Earlier this year the pundits were puzzled when Google tied general employee compensation to Google's success in social. Is it really fair to tie all employee's compensation packages to one team's success?
This was a fundamental misunderstanding of Google's approach to social. Let me illustrate:
About a year ago I had a fascinating discussion with an engineer at Google. This was our fourth time spending a weekend together at a mutual friend's place, and I reluctantly admitted that I still wasn't using his product with much regularity. When he started discussing their iterative development approach I begged him to get into social and speak with the users of his product. I was shocked to find out that he already was!
His team at Google was not building in a vacuum. They had a community lead who was participating in a support forum, representing the broader Google team. This community lead took questions from the community, provided answers and shared the community feedback with the engineers/developers. All of this was happening within a defined forum. I had no idea that Google was doing this.
Astronomical numbers of people make the choice to use Google's products every day. Before Plus, we interacted with Googlers through their products. We never really thought about the wizard behind the curtain. A product was experienced, not discussed (at least not with Google).
Google+ represents a fundamental shift in corporate communications and product development. Google brought community managers and product representatives into Google+ from day one. Google hasn't just participated in the dialog, but has been and continues to be incredibly agile and transparent in addressing customer needs and requests. This isn't a radically new model for Google, it's just far more scaled, present and transparent to the general public - and all the more meaningful for it.

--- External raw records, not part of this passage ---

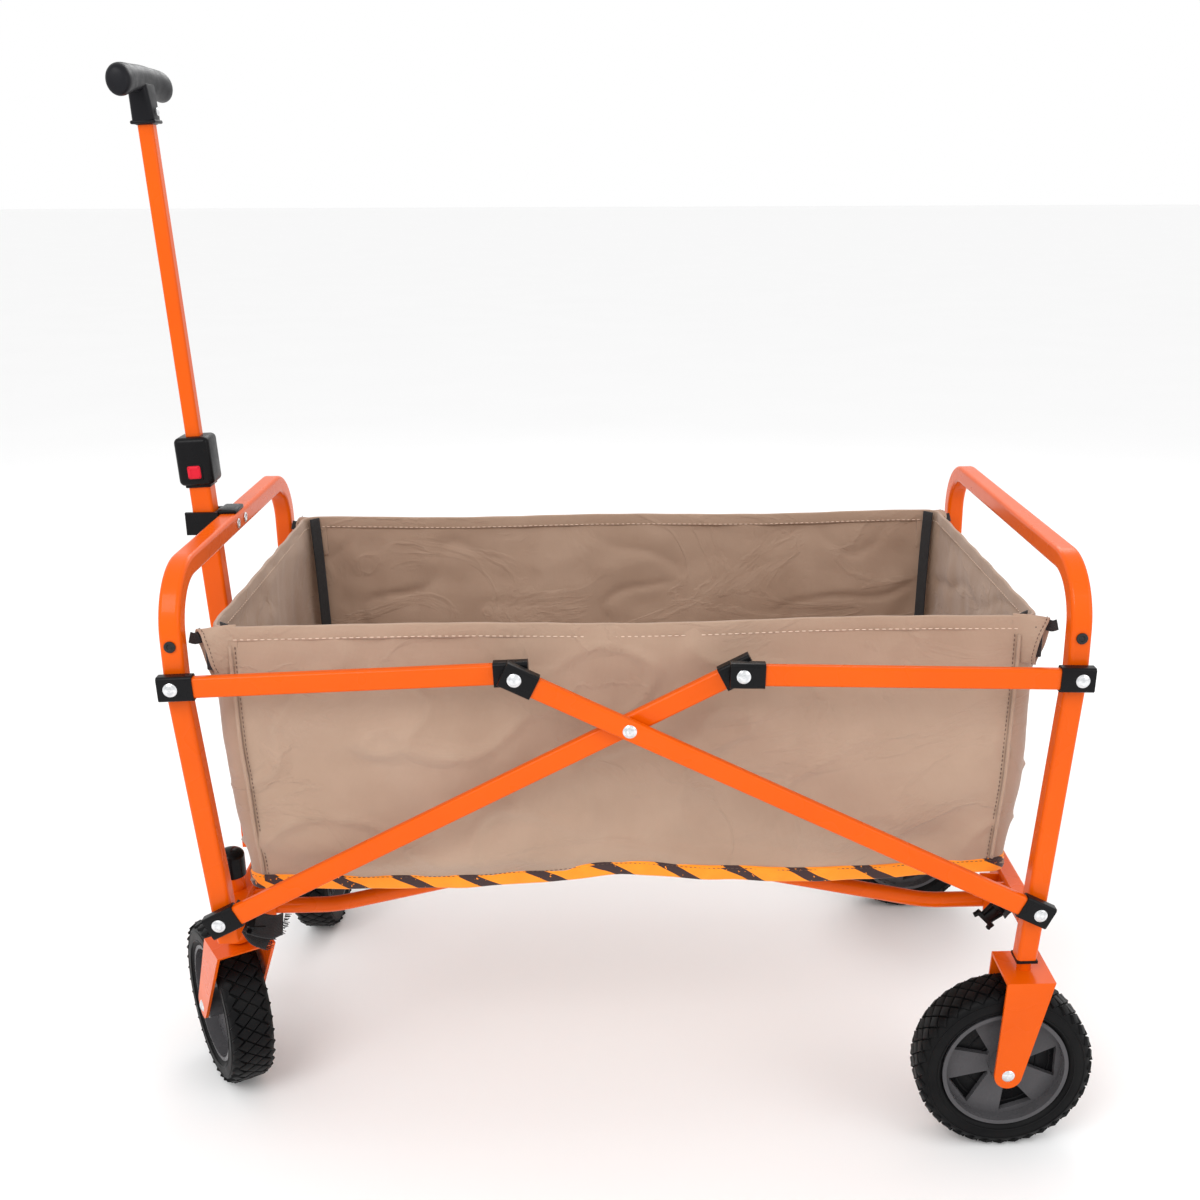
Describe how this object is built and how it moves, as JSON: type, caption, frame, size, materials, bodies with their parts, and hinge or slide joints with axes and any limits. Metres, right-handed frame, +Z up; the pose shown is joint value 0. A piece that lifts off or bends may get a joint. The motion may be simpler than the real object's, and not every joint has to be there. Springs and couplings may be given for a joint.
{
  "type": "folding wagon with pull handle",
  "caption": "Folding utility wagon: fabric bag in a hinged tube frame with swivel casters in front, fixed wheels behind and a telescopic T-handle.",
  "frame": {"origin": "middle of the ground rectangle that the standing wagon covers, on the ground", "axes": "+X along the wagon from the handle end to the rear end, +Y to its left side as pulled from the handle end, +Z up"},
  "size_m": [0.9692, 0.59, 1.0571],
  "materials": {
    "orange_paint": "gloss powder coat",
    "black_plastic": "fine satin texture",
    "zinc": "bright zinc",
    "black_screw": "black",
    "bag_fabric": "woven polyester",
    "mat_fabric": "woven polyester over boards",
    "webbing": "woven black webbing",
    "tyre_rubber": "matt",
    "rim_grey": "satin moulded",
    "button_red": "gloss",
    "grip_black": "soft satin"
  },
  "bodies": {
    "rear_frame": {"rear_hoop": "orange_paint", "rear_cross_tube": "orange_paint", "rear_pivot_rivets": "zinc", "rear_hoop_screws": "black_screw", "rear_fork_near": "orange_paint", "rear_fork_far": "orange_paint", "rear_axle_bolt_near": "zinc", "rear_axle_bolt_far": "zinc", "rear_post_plugs": "black_plastic", "rear_rail_hinges": "orange_paint", "bag": "bag_fabric", "floor_mat": "mat_fabric", "rear_corner_straps": "webbing", "buckle_strap": "webbing", "buckle": "black_plastic"},
    "scissor_bars_a": {"scissor_bar_a_near": "orange_paint", "scissor_bar_a_far": "orange_paint", "scissor_bar_a_caps": "black_plastic", "scissor_rivets": "zinc"},
    "scissor_bars_b": {"scissor_bar_b_near": "orange_paint", "scissor_bar_b_far": "orange_paint", "scissor_bar_b_caps": "black_plastic"},
    "front_frame": {"front_hoop": "orange_paint", "front_cross_tube": "orange_paint", "front_pivot_rivets": "zinc", "front_hoop_screws": "black_screw", "caster_head_tubes": "orange_paint", "caster_head_caps": "black_plastic", "front_rail_hinges": "orange_paint", "handle_bracket": "orange_paint", "handle_hinge_pin": "zinc", "handle_clip": "black_plastic", "clip_screws": "black_screw", "front_corner_straps": "webbing", "front_tie_strap": "webbing"},
    "front_links": {"front_side_links": "orange_paint", "front_side_link_caps": "black_plastic"},
    "rear_links": {"rear_side_links": "orange_paint", "rear_side_link_caps": "black_plastic", "rear_knee_rivets": "zinc"},
    "front_rails": {"front_floor_rails": "orange_paint"},
    "rear_rails": {"rear_floor_rails": "orange_paint"},
    "caster_near": {"caster_fork_near": "orange_paint", "front_axle_bolt_near": "zinc"},
    "caster_far": {"caster_fork_far": "orange_paint", "front_axle_bolt_far": "zinc"},
    "front_wheel_near": {"front_tyre_near": "tyre_rubber", "front_rim_near": "rim_grey"},
    "front_wheel_far": {"front_tyre_far": "tyre_rubber", "front_rim_far": "rim_grey"},
    "rear_wheel_near": {"rear_tyre_near": "tyre_rubber", "rear_rim_near": "rim_grey"},
    "rear_wheel_far": {"rear_tyre_far": "tyre_rubber", "rear_rim_far": "rim_grey"},
    "handle": {"handle_lower_tube": "orange_paint", "handle_collar": "black_plastic"},
    "handle_button": {"handle_button": "button_red"},
    "handle_upper": {"handle_upper_tube": "orange_paint", "handle_grip": "grip_black", "handle_neck_screw": "zinc"}
  },
  "joints": [
    {"name": "fold", "type": "hinge", "parent": "rear_frame", "child": "scissor_bars_a", "pos_m": [0.4154, -0.02251, 0.267], "axis": [0, 1, 0], "range_deg": [0, 50], "deforming": ["bag", "floor_mat"]},
    {"name": "scissor", "type": "hinge", "parent": "scissor_bars_a", "child": "scissor_bars_b", "pos_m": [0.0194, -0.02251, 0.466], "axis": [0, 1, 0], "range_deg": [-100, 0]},
    {"name": "front_frame_fold", "type": "hinge", "parent": "scissor_bars_b", "child": "front_frame", "pos_m": [-0.3766, -0.02251, 0.267], "axis": [0, 1, 0], "range_deg": [0, 50]},
    {"name": "front_link_fold", "type": "hinge", "parent": "front_frame", "child": "front_links", "pos_m": [-0.3966, -0.02251, 0.509], "axis": [0, 1, 0], "range_deg": [-70.83, 0]},
    {"name": "rear_link_fold", "type": "hinge", "parent": "rear_frame", "child": "rear_links", "pos_m": [0.4354, -0.02251, 0.509], "axis": [0, 1, 0], "range_deg": [0, 70.83]},
    {"name": "front_rail_fold", "type": "hinge", "parent": "front_frame", "child": "front_rails", "pos_m": [-0.3546, -0.02251, 0.232], "axis": [0, 1, 0], "range_deg": [-69.41, 0]},
    {"name": "rear_rail_fold", "type": "hinge", "parent": "rear_frame", "child": "rear_rails", "pos_m": [0.3934, -0.02251, 0.232], "axis": [0, 1, 0], "range_deg": [0, 69.41]},
    {"name": "caster_near_swivel", "type": "hinge", "parent": "front_frame", "child": "caster_near", "pos_m": [-0.3866, -0.1795, 0], "axis": [0, 0, 1], "continuous": true},
    {"name": "caster_far_swivel", "type": "hinge", "parent": "front_frame", "child": "caster_far", "pos_m": [-0.3866, 0.1345, 0], "axis": [0, 0, 1], "continuous": true},
    {"name": "front_wheel_near_spin", "type": "hinge", "parent": "caster_near", "child": "front_wheel_near", "pos_m": [-0.42266, -0.1195, 0.09], "axis": [0.8572, 0.515, 0], "continuous": true},
    {"name": "front_wheel_far_spin", "type": "hinge", "parent": "caster_far", "child": "front_wheel_far", "pos_m": [-0.38416, 0.20445, 0.09], "axis": [0.9994, -0.0349, 0], "continuous": true},
    {"name": "rear_wheel_near_spin", "type": "hinge", "parent": "rear_frame", "child": "rear_wheel_near", "pos_m": [0.3946, -0.2625, 0.09], "axis": [0, 1, 0], "continuous": true},
    {"name": "rear_wheel_far_spin", "type": "hinge", "parent": "rear_frame", "child": "rear_wheel_far", "pos_m": [0.3946, 0.21749, 0.09], "axis": [0, 1, 0], "continuous": true},
    {"name": "handle_tilt", "type": "hinge", "parent": "front_frame", "child": "handle", "pos_m": [-0.4056, -0.02251, 0.246], "axis": [0, 1, 0], "range_deg": [-95, 0]},
    {"name": "handle_slide", "type": "slide", "parent": "handle", "child": "handle_upper", "axis": [-0.0471, 0, 0.9989], "range_m": [-0.29, 0]},
    {"name": "button_press", "type": "slide", "parent": "handle", "child": "handle_button", "axis": [0, 1, 0], "range_m": [0, 0.0025], "stiffness_N_per_m": 300, "springref_m": -0.003}
  ],
  "couplings": [
    {"joint": "scissor", "follows": "fold", "ratio": -2},
    {"joint": "front_frame_fold", "follows": "fold", "ratio": 1},
    {"joint": "front_link_fold", "follows": "fold", "ratio": -1.4163},
    {"joint": "rear_link_fold", "follows": "fold", "ratio": 1.4163},
    {"joint": "front_rail_fold", "follows": "fold", "ratio": -1.388},
    {"joint": "rear_rail_fold", "follows": "fold", "ratio": 1.388}
  ]
}
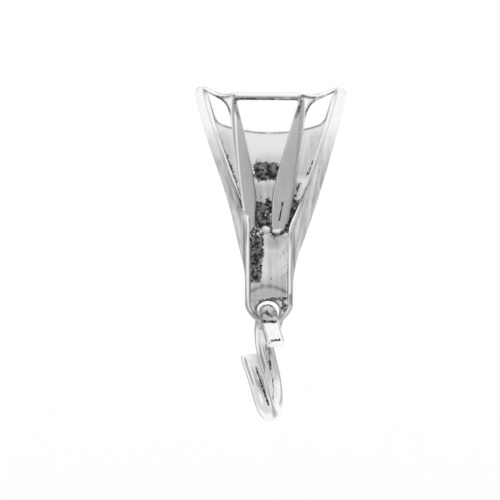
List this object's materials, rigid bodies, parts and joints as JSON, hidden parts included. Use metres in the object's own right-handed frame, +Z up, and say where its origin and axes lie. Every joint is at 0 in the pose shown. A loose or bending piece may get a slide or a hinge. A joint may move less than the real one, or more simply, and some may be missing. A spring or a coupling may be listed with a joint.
{
  "type": "open pendant bail with jump ring",
  "caption": "Small pendant bail: an open, flared cage of folded sheet metal on a narrow tab, with an open jump ring that hangs in a hole at the tab's end.",
  "frame": {"origin": "middle of the passage for the chain, under the two side straps", "axes": "+X to the right along the chain, -Y towards the viewer of the front, +Z up"},
  "size_m": [0.0066, 0.0053, 0.0149],
  "materials": {
    "polished_silver": "polished silver sheet",
    "silver_wire": "polished silver wire"
  },
  "bodies": {
    "bail": {"bail_body": "polished_silver"},
    "ring": {"jump_ring": "silver_wire"}
  },
  "joints": [
    {"name": "ring_swing", "type": "hinge", "parent": "bail", "child": "ring", "pos_m": [0, 0.00022, -0.00973], "axis": [1, 0, 0], "range_deg": [-18, 18]}
  ]
}
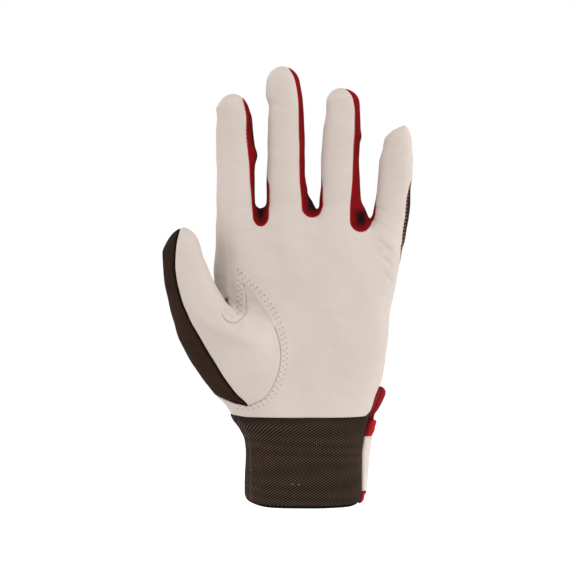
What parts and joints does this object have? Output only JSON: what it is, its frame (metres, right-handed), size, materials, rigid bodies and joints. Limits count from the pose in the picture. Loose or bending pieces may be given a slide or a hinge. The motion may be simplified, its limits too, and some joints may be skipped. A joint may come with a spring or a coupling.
{
  "type": "leather work glove, left hand, filled as when worn",
  "caption": "Work glove of off-white leather with red strips between the fingers, a brown fabric back, a knitted cuff and a wrist strap.",
  "frame": {"origin": "centre of the wrist opening at the foot of the knitted cuff", "axes": "+Z from the wrist to the fingertips, -Y out of the palm, +X from the thumb side to the little-finger side"},
  "size_m": [0.1397, 0.06, 0.2472],
  "materials": {
    "grain_leather": "satin, fine grain, off-white",
    "red_fabric": "matt knitted, deep red",
    "brown_fabric": "matt stretch fabric, dark brown",
    "brown_knit": "matt diagonal knit, dark brown",
    "white_strap": "matt, off-white",
    "red_tape": "woven tape, bright red"
  },
  "bodies": {
    "root": {"palm_leather": "grain_leather", "thumb_leather": "grain_leather", "thumb_back": "brown_fabric", "hand_back": "brown_fabric", "fourchette_index_middle": "red_fabric", "fourchette_middle_ring": "red_fabric", "fourchette_ring_little": "red_fabric", "cuff": "brown_knit", "wrist_strap": "white_strap", "strap_binding": "red_tape", "pull_tab": "red_tape"}
  },
  "joints": []
}
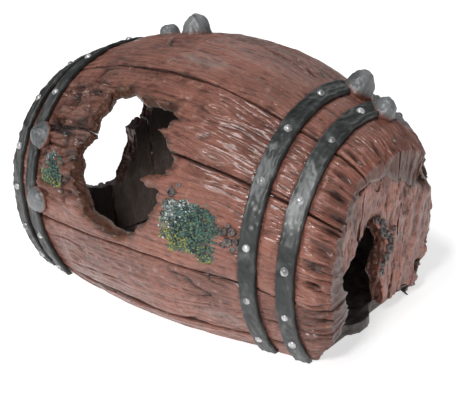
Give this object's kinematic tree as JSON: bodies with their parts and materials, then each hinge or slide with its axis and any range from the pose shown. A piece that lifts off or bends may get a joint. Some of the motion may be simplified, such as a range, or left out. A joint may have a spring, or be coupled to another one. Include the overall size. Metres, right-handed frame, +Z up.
{
  "type": "bubbling ornament",
  "caption": "Broken wooden-barrel aquarium ornament with hoops, a doorway head and an air stone inside that lets bubbles out of the openings.",
  "frame": {"origin": "centre of the flat underside, on the surface the ornament stands on", "axes": "+X along the barrel to the doorway end, +Z up, the broken-open side faces -Y"},
  "size_m": [0.1461, 0.1228, 0.0977],
  "materials": {
    "wood_resin": "painted resin with a wood grain, semi-gloss",
    "iron_resin": "painted resin, satin charcoal",
    "floor_resin": "painted resin, matt dark brown",
    "rock_resin": "painted resin, grey stone",
    "moss": "coloured grit glued on",
    "barnacle_resin": "painted resin",
    "barb_plastic": "moulded plastic",
    "grommet_rubber": "black rubber",
    "tube_pvc": "clear soft PVC",
    "air_stone_grit": "bonded mineral grit",
    "stem_plastic": "moulded plastic"
  },
  "bodies": {
    "barrel": {"stave_01": "wood_resin", "stave_02": "wood_resin", "stave_03": "wood_resin", "stave_04": "wood_resin", "stave_05": "wood_resin", "stave_06": "wood_resin", "stave_07": "wood_resin", "stave_08": "wood_resin", "stave_09": "wood_resin", "stave_10": "wood_resin", "door_head_near": "wood_resin", "door_head_middle": "wood_resin", "door_head_far": "wood_resin", "end_head_near": "wood_resin", "end_head_middle": "wood_resin", "end_head_far": "wood_resin", "hoop_left_outer": "iron_resin", "hoop_left_inner": "iron_resin", "hoop_right_inner": "iron_resin", "hoop_right_outer": "iron_resin", "stone_top": "rock_resin", "stone_top_small": "rock_resin", "stone_on_inner_hoop": "rock_resin", "stone_on_outer_hoop": "rock_resin", "stone_left_upper": "rock_resin", "stone_left_lower": "rock_resin", "moss_patch": "moss", "moss_left": "moss", "barnacles_side": "barnacle_resin", "floor": "floor_resin", "inlet_barb": "barb_plastic", "inlet_grommet": "grommet_rubber", "air_tube": "tube_pvc"},
    "air_stone": {"air_stone": "air_stone_grit", "air_stone_stem": "stem_plastic"}
  },
  "joints": [
    {"name": "air_stone_pull", "type": "slide", "parent": "barrel", "child": "air_stone", "axis": [1, 0, 0], "range_m": [0, 0.008]}
  ]
}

THIS is why and how Google can hold the broader employee base responsible for the success of Google in social. Google's future is not just in product development, but social product communications and possibly even collaboration. Google's was already social company, they just weren't yet engaging the rest of us. If the rest of Google can attain the celebrity and responsiveness of Mark Striebeck and the Gmail team, this is going to change the way we view and interact with Google. If my assumption is correct, nearly every employee in Google should be part of or otherwise supporting this dialog.
Few brands or corporations are ready for this level of employee engagement and collaboration with the general public. This not only changes the game for Google, it creates a higher standard for the rest of us.